Discussion in 'Economics' started by SiSePuede!, Jun 18, 2007.

  1. i think there is probly a level of safety built into the markets at this point compared to LTCM days since we don't have an "ultimate" stacked dream team fund like they were.
    I mean back in the day i can see why any bank would want to lend to them and give them enough rope to hang themselves with leverage wise. I can also see why they would have been able to take on positions that were then stacked to one side. I mean i can imagine back in the day no one would have wanted to trade against them using price models when you have to try to trade against the guys who invented the model and are far more capitalized than you were.

    the systemic risk has to be spread much thinner across funds now, much more "diversified" now.
     
    #31     Jun 19, 2007
  2. nitro

    nitro

    What you are saying is true from the standpoint that no major crash has been seen for 20 years, and no minor crash for about 7 years.

    However, options skews continue to be "skewey". People may believe one thing, but the way they act in the market, the memory of 1987 etc is very fresh in their minds.

    nitro
     
    #32     Jun 19, 2007
  3. Sponger

    Sponger

    (BTW, I can't believe I forgot to put Russia imploding on the list - a country defaulting on its debt)

    Asia broke before, and it will break again - so will we and every other economy eventually. Whether or not any one country will drag the rest of the world with it is too hard to predict.

    One of your major concerns is that we haven't suffered a real, protracted, grinding slowdown in quite some time in the US. We haven't experienced real pain - maybe its coming, maybe not.

    I think its best to operate under the assumption that predicting is an educated guess at best - and to place your bets based on the probabilities, rather than opinions.
     
    #33     Jun 19, 2007
  4. Sponger, I don't deny that. I am now invested in some gold stocks though that are development phase but have solid results in the pipeline. This is part of my hedge.

    I also buy rolling SPY Puts because it's easy insurance. I buy VIX puts when they're cheap too.

    I'm long with 90% of my funds which are placed in small caps that I think will weather everything except a meltdown because they're growing businesses.

    My curiosity is just that we're in that stage of globalization now that is like having built a bunch automobiles and small planes and then putting it all together in a tangled weave to come out with a spaceship. Maybe it flies beautifully and never fails, but with the amount of unknowns and that includes the programming in the system we have that could just malfunction for any number of reasons, and piling on the instability in some components(Asia, S. America) you never know what will fail or if it will at all. But it is my estimation that sooner or later something will melt down in one of the weaker sectors of the world and could cause a more complex and irreparable problem than we've seen in the past due to this co-dependence and interconnectedness that has never been seen nor tested really.

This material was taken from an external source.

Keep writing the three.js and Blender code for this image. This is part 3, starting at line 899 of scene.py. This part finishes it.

    The derivatives market is just icing on the cake...as it was with LTCM who had problems before even getting to their derivatives dealings.

    Cheers.

    And, the EU allowing so many Eastern European nations in could have some highly adverse effects. Countries like Serbia and Turkey are definitely potential problems in my book should they be included. Poland/Czech Republic, and some other nations are also of concern.

    China is my main concern and I don't see how they will not overbuild in a huge way and end up with barren cities and a whole lot of problems. Maybe before the olympics, but more likely after. I expect the Olympics to be a continuing flop story as they were for Greece and think that will signal the beginning of the problems bubbling to the surface. The government there has too much control over what we see/hear/know, etc.
     
    #34     Jun 19, 2007
  5. Sponger

    Sponger

    I don't think you'll find one person dealing in the financial markets that doesn't share your concerns, or have that thought every once in a while - its always in the back of everyone's mind, even if they won't admit it.

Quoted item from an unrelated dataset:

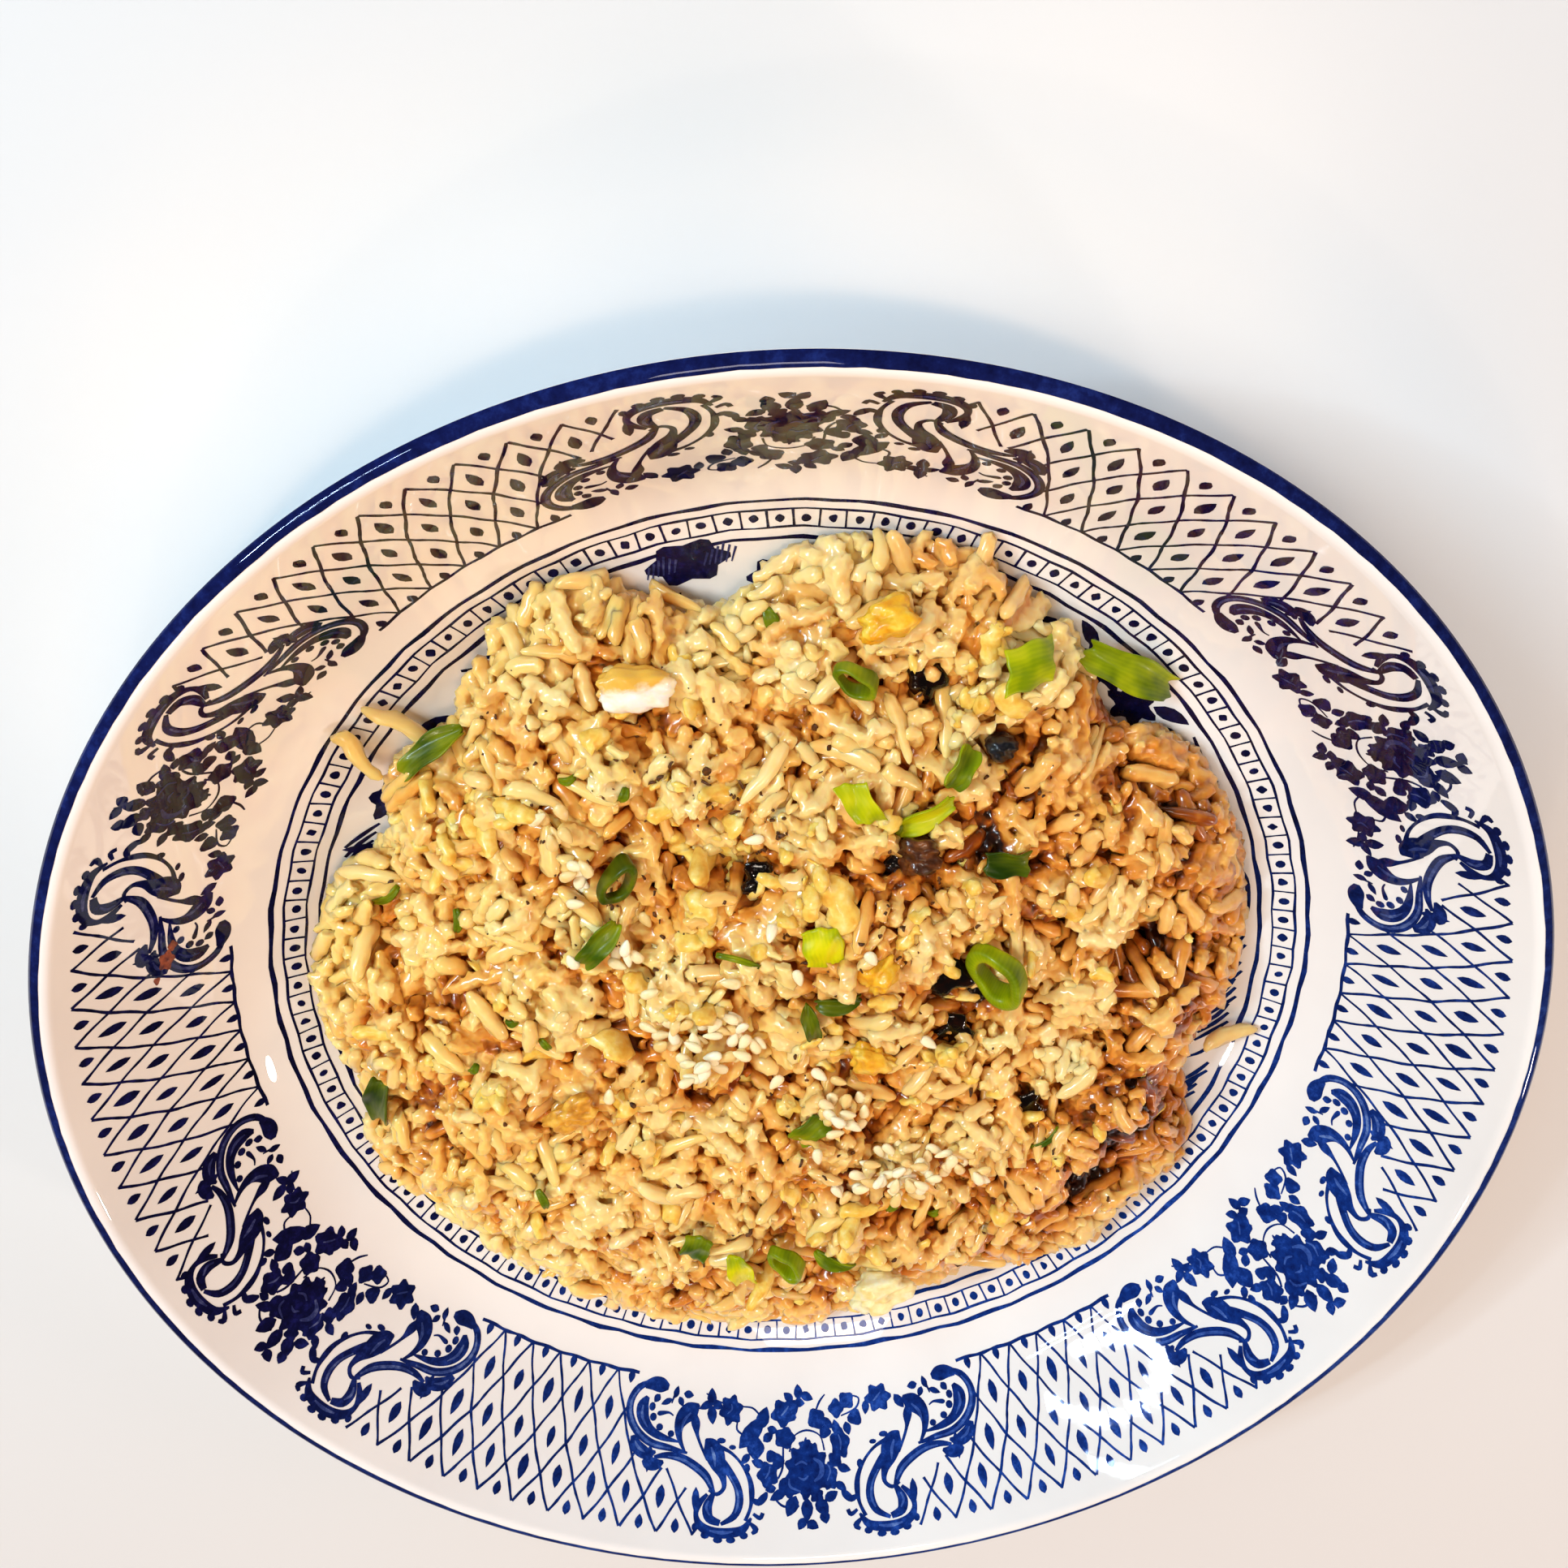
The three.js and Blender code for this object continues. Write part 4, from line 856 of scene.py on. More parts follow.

    Marty Schwartz had some funny stories about those concerns (well, not funny to him at the time) in PitBull - if you haven't read it, do - pretty entertaining, and has a good section on the mindset of the individual on this topic.

    Good luck trading all:cool:
     
    #35     Jun 19, 2007
  6. read !
     
    #36     Jun 19, 2007
  7. Prevail

    Prevail Guest

    meriweathers new fund is doing just fine...
     
    #37     Jun 19, 2007
  8. If anything Id say the interconnectedness makes things more safe not more risky. The repercussions may be broader, but probably less deep. If there is a crisis in Asia, and US funds feels the impact, it means Asian funds feels less of the impact than they would if only people from Asia invested in Asia.

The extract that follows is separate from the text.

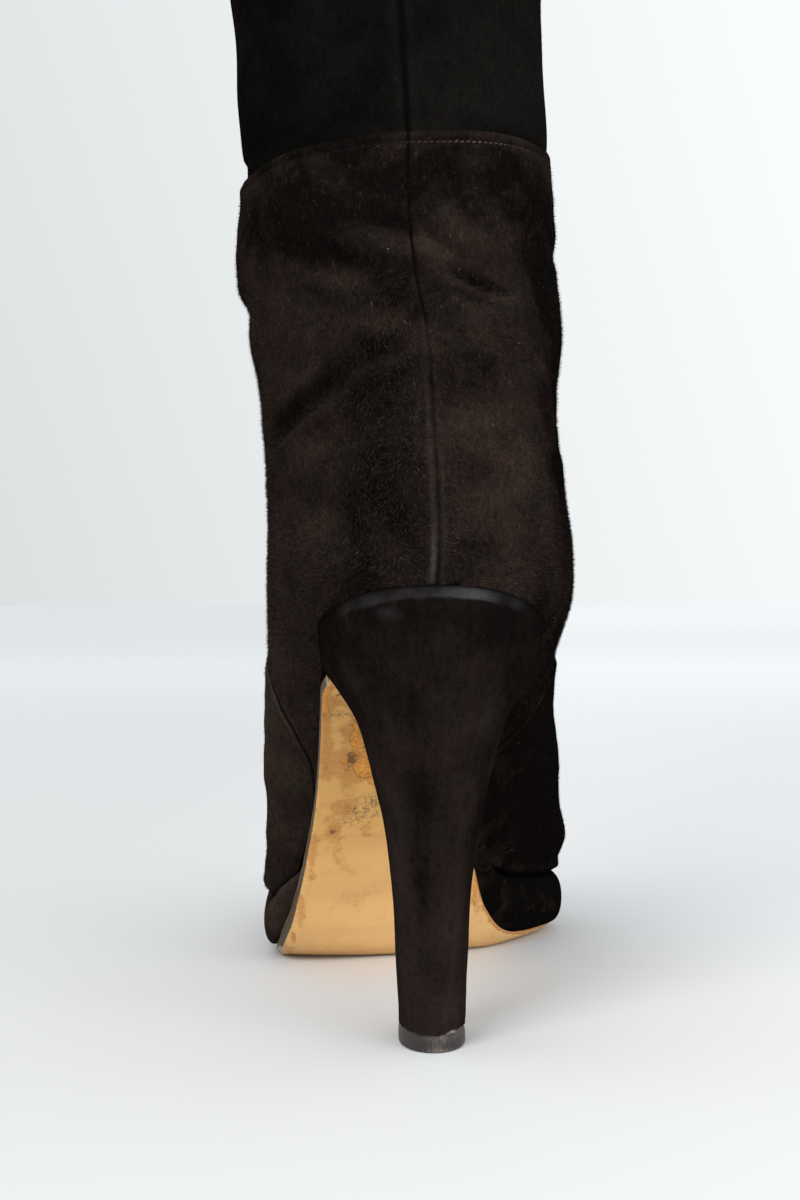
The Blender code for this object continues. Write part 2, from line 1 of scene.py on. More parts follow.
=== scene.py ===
"""Left over-the-knee boot in dark brown suede: the surfaces, seams, nap and wear over its frame.

The boot's own tables are in millimetres, measured from the heel's rearmost point down on the
floor: x towards the inner side of the foot, y towards the toe and z up. The frame's heel tip says
where that point lies, and every mesh is written in metres in the frame's coordinates.
"""

import logging
import math
from dataclasses import astuple, dataclass, replace
from enum import Enum
from typing import Any, Callable, Iterable, Sequence

import bpy
import numpy as np
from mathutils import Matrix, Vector


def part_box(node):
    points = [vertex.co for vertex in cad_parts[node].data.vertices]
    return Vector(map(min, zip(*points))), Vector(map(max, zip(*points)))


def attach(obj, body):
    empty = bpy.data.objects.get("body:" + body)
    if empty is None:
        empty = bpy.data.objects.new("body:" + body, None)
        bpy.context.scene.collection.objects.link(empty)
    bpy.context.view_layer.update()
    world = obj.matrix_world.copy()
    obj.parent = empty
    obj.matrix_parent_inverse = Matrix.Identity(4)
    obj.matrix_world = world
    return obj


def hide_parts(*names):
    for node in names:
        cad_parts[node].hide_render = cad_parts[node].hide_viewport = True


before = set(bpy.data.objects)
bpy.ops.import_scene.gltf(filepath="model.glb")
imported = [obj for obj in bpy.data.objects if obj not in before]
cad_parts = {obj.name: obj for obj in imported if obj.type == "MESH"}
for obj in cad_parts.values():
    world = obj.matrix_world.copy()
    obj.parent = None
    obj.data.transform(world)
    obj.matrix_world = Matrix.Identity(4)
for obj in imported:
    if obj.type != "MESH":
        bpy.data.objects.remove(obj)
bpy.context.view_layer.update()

LOG = logging.getLogger("boot")

MM = 0.001
BODY = "root"

Array = np.ndarray
Spot = tuple[float, float]
Tint = tuple[float, float, float, float]
Piece = bpy.types.Object
Material = bpy.types.Material

UP = np.array([0, 0, 1])


# ---- The boot's form ----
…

    It’s probably true that the more international funds invest in Asia, the more Asian funds invest in the rest of the world. If there is a crisis things can rebuild faster since less of the wealth of the people living in the region was lost. Faster rebuilding and more globally shared losses limit the dept of the local crisis and thus the potential to cause a really big global crisis.
     
    #38     Jun 19, 2007
  9. I understand your point. But I don't see how such a hodgepodge of interconnectedness could make anything more stable. Derivatives add a whole extra layer of potential mess and breakdown possibilities.

    You have to remember that liquidity is only useful in markets where no one is selling, panicking, etc. If all of a sudden a natural disaster hit, a currency collapsed, an economy imploded, a market for something fell out, etc. everyone might head for the exits triggering panic.

    You can never never totally prepare for what panic will bring and my point is that with derivatives, computers, and the high flying valuations in much of Asia, the market bottom dropping out could happen on anything. The whole system is dependent on the rest and so while a normal occurrence might be a bubble popping, if there's a true crisis that affects S. American copper production, or Asian demand, or whatever you want use for an example, you never know what that could trigger in turn which could trigger something else in turn, etc.

    There is no way to prepare or know, but I think that now, although the system that we all use might be beefier and thicker, that doesn't mean it isn't made of more fragile material or isn't being balanced on a thinner plate proportionally than at any other time in history.
     
    #39     Jun 19, 2007
  10. ramora

    ramora

    I agree. One remark from the book "When Genius Failed" described the lack of buyers in a 'perfect storm' resulted in normally uncorrelated markets approach a correlation near 1. How can adding more markets, and making them more interdependent, reduce this risk?